Thanks, Jeff... Okay, I think we have enough...

But I wanted to say one more thing... In the last year, I've listened to the Rebel Spell a lot. I listened to them before he died, when we were friends, but I never really dug in super deeply. It was just, a friend's band I really liked, but since then, it was part of my healing process, since losing him: I've listened to his music a lot. Mostly in my truck, driving around to treeplanting contracts. And I started to realize what a brilliant songwriter he was, and the whole band was, too.
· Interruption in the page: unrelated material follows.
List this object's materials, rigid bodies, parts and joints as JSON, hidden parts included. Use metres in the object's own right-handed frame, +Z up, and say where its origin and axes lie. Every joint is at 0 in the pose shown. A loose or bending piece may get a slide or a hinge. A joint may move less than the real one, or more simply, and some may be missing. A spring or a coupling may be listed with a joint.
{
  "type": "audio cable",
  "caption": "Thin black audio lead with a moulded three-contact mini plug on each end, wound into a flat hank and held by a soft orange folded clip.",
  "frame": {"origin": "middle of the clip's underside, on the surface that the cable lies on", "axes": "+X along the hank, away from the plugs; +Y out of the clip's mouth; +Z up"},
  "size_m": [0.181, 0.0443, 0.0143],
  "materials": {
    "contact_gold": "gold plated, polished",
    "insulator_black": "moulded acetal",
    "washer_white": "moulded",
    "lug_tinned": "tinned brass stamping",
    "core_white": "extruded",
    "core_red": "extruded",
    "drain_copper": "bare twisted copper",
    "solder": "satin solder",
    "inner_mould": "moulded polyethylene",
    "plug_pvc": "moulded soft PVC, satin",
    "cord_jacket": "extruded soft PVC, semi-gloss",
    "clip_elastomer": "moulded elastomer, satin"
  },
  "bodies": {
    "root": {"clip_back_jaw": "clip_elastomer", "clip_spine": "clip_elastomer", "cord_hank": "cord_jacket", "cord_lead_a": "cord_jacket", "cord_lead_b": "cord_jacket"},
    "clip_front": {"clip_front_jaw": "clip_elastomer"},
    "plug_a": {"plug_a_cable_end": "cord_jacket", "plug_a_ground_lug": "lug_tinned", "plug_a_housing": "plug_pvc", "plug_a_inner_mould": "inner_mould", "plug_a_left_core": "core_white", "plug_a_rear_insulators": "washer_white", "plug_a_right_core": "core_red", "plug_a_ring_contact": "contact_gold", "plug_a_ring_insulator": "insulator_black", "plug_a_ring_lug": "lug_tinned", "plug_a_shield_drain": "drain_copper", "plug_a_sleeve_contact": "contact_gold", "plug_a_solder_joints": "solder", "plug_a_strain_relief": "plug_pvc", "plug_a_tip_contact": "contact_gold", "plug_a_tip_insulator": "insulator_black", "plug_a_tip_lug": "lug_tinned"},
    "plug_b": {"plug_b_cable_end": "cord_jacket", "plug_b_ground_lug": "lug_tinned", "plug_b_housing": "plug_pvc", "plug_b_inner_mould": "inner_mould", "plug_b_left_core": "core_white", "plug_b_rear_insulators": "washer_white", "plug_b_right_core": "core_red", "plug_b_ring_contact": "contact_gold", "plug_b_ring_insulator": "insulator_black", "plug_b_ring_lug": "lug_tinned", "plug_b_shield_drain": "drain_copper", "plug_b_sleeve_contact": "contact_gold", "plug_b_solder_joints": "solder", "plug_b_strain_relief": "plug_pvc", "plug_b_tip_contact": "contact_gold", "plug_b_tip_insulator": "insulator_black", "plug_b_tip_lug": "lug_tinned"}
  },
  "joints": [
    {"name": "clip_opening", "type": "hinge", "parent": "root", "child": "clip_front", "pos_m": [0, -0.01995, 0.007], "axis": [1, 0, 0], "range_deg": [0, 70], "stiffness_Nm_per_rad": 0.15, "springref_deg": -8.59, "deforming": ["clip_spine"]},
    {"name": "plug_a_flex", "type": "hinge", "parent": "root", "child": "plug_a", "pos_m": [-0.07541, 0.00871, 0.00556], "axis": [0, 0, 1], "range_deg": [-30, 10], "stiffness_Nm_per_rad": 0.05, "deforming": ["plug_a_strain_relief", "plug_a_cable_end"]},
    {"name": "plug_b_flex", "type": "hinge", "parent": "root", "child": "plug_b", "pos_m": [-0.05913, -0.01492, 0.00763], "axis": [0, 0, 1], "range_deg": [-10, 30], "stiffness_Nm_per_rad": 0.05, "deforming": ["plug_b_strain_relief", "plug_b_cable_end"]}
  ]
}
Like, the way they put together songs, with all the words and backup vocals and... the songs are so full of hooks, it's one cool thing: a lot of this pop songwriting but also catchy stuff, metal and loud, rowdy punk stuff - kinda the two put together in a really powerful package with a lot of energy in it. But it also has this really strong message to it. That's been really inspiring, for the last year, and it's also changed how I've written songs.

Cool...

And a lot of their songs sound like big raging punk songs, but they also work just as well as folk songs. A lot of their stuff - you can strip everything down and just bang out the chords on an acoustic guitar and they sound amazing. It shows how good of songwriters they were, they are. We've had quite a number of really epic Rebel Spell campfire jams, especially at all the festivals we're all at, sitting around the fire with Elliot and Erin and Travis, rockin' out with acoustic guitars and twenty people singing along. And there's been a lot of people covering Rebel Spell songs as well, at shows that I've seen in Vancouver. So that's something to say - that the legacy of it is going to live on.